_Exercise objective:_
Extract the listing in its entirety, keeping each line identical to the original.
** start of Information provided **
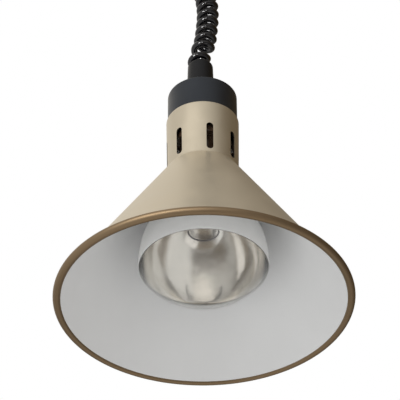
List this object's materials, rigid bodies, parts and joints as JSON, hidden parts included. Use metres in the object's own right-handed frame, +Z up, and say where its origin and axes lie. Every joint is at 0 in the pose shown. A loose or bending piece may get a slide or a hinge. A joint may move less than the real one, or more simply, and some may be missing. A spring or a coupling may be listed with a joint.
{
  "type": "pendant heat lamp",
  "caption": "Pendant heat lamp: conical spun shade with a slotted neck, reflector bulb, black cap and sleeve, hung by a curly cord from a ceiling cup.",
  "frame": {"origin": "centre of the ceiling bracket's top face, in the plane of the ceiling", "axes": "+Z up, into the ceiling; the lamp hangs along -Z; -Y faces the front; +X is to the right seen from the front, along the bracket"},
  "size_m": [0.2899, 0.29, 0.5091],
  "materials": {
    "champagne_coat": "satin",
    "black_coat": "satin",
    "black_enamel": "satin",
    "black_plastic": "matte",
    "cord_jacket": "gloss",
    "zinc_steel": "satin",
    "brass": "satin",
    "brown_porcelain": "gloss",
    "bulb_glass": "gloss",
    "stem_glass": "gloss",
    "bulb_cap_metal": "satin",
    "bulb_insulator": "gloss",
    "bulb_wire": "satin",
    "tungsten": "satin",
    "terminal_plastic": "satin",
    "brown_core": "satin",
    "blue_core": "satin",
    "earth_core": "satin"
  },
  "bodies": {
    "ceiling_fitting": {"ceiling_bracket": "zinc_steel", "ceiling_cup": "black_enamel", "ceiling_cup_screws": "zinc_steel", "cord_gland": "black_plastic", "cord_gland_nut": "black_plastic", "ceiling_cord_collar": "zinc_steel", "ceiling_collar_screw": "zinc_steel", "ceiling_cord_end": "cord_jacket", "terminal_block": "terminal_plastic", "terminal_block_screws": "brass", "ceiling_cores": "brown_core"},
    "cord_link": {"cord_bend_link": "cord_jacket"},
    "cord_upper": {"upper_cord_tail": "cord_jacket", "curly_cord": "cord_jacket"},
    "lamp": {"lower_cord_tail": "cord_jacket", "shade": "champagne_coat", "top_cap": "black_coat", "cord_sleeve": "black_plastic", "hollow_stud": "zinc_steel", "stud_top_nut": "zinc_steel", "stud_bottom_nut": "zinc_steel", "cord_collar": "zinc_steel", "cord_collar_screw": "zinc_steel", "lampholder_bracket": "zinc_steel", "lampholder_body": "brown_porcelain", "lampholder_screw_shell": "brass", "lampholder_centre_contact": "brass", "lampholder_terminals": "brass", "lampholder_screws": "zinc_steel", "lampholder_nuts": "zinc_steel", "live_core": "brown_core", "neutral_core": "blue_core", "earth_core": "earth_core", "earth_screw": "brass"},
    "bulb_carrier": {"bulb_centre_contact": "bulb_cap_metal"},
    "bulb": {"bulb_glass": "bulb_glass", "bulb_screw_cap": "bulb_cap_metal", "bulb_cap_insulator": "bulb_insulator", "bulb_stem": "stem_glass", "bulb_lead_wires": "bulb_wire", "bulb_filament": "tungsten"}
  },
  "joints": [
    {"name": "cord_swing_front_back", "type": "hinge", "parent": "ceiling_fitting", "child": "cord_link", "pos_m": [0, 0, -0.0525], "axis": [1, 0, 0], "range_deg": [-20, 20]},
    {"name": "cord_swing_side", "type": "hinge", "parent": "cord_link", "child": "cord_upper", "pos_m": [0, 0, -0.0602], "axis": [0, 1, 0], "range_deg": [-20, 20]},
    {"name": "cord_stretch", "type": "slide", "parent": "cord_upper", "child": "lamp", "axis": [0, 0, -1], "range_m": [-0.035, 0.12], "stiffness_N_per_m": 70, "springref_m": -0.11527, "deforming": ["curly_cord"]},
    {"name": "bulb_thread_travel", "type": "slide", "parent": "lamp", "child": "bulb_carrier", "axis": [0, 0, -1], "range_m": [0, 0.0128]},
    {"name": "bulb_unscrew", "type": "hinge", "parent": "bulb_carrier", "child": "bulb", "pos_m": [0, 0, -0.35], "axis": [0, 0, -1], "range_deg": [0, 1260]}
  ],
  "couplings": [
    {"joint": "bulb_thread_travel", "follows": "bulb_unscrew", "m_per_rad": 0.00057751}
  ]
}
** end of Information provided **
_Answer below:_
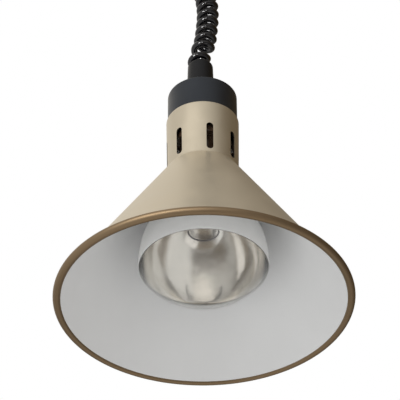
List this object's materials, rigid bodies, parts and joints as JSON, hidden parts included. Use metres in the object's own right-handed frame, +Z up, and say where its origin and axes lie. Every joint is at 0 in the pose shown. A loose or bending piece may get a slide or a hinge. A joint may move less than the real one, or more simply, and some may be missing. A spring or a coupling may be listed with a joint.
{
  "type": "pendant heat lamp",
  "caption": "Pendant heat lamp: conical spun shade with a slotted neck, reflector bulb, black cap and sleeve, hung by a curly cord from a ceiling cup.",
  "frame": {"origin": "centre of the ceiling bracket's top face, in the plane of the ceiling", "axes": "+Z up, into the ceiling; the lamp hangs along -Z; -Y faces the front; +X is to the right seen from the front, along the bracket"},
  "size_m": [0.2899, 0.29, 0.5091],
  "materials": {
    "champagne_coat": "satin",
    "black_coat": "satin",
    "black_enamel": "satin",
    "black_plastic": "matte",
    "cord_jacket": "gloss",
    "zinc_steel": "satin",
    "brass": "satin",
    "brown_porcelain": "gloss",
    "bulb_glass": "gloss",
    "stem_glass": "gloss",
    "bulb_cap_metal": "satin",
    "bulb_insulator": "gloss",
    "bulb_wire": "satin",
    "tungsten": "satin",
    "terminal_plastic": "satin",
    "brown_core": "satin",
    "blue_core": "satin",
    "earth_core": "satin"
  },
  "bodies": {
    "ceiling_fitting": {"ceiling_bracket": "zinc_steel", "ceiling_cup": "black_enamel", "ceiling_cup_screws": "zinc_steel", "cord_gland": "black_plastic", "cord_gland_nut": "black_plastic", "ceiling_cord_collar": "zinc_steel", "ceiling_collar_screw": "zinc_steel", "ceiling_cord_end": "cord_jacket", "terminal_block": "terminal_plastic", "terminal_block_screws": "brass", "ceiling_cores": "brown_core"},
    "cord_link": {"cord_bend_link": "cord_jacket"},
    "cord_upper": {"upper_cord_tail": "cord_jacket", "curly_cord": "cord_jacket"},
    "lamp": {"lower_cord_tail": "cord_jacket", "shade": "champagne_coat", "top_cap": "black_coat", "cord_sleeve": "black_plastic", "hollow_stud": "zinc_steel", "stud_top_nut": "zinc_steel", "stud_bottom_nut": "zinc_steel", "cord_collar": "zinc_steel", "cord_collar_screw": "zinc_steel", "lampholder_bracket": "zinc_steel", "lampholder_body": "brown_porcelain", "lampholder_screw_shell": "brass", "lampholder_centre_contact": "brass", "lampholder_terminals": "brass", "lampholder_screws": "zinc_steel", "lampholder_nuts": "zinc_steel", "live_core": "brown_core", "neutral_core": "blue_core", "earth_core": "earth_core", "earth_screw": "brass"},
    "bulb_carrier": {"bulb_centre_contact": "bulb_cap_metal"},
    "bulb": {"bulb_glass": "bulb_glass", "bulb_screw_cap": "bulb_cap_metal", "bulb_cap_insulator": "bulb_insulator", "bulb_stem": "stem_glass", "bulb_lead_wires": "bulb_wire", "bulb_filament": "tungsten"}
  },
  "joints": [
    {"name": "cord_swing_front_back", "type": "hinge", "parent": "ceiling_fitting", "child": "cord_link", "pos_m": [0, 0, -0.0525], "axis": [1, 0, 0], "range_deg": [-20, 20]},
    {"name": "cord_swing_side", "type": "hinge", "parent": "cord_link", "child": "cord_upper", "pos_m": [0, 0, -0.0602], "axis": [0, 1, 0], "range_deg": [-20, 20]},
    {"name": "cord_stretch", "type": "slide", "parent": "cord_upper", "child": "lamp", "axis": [0, 0, -1], "range_m": [-0.035, 0.12], "stiffness_N_per_m": 70, "springref_m": -0.11527, "deforming": ["curly_cord"]},
    {"name": "bulb_thread_travel", "type": "slide", "parent": "lamp", "child": "bulb_carrier", "axis": [0, 0, -1], "range_m": [0, 0.0128]},
    {"name": "bulb_unscrew", "type": "hinge", "parent": "bulb_carrier", "child": "bulb", "pos_m": [0, 0, -0.35], "axis": [0, 0, -1], "range_deg": [0, 1260]}
  ],
  "couplings": [
    {"joint": "bulb_thread_travel", "follows": "bulb_unscrew", "m_per_rad": 0.00057751}
  ]
}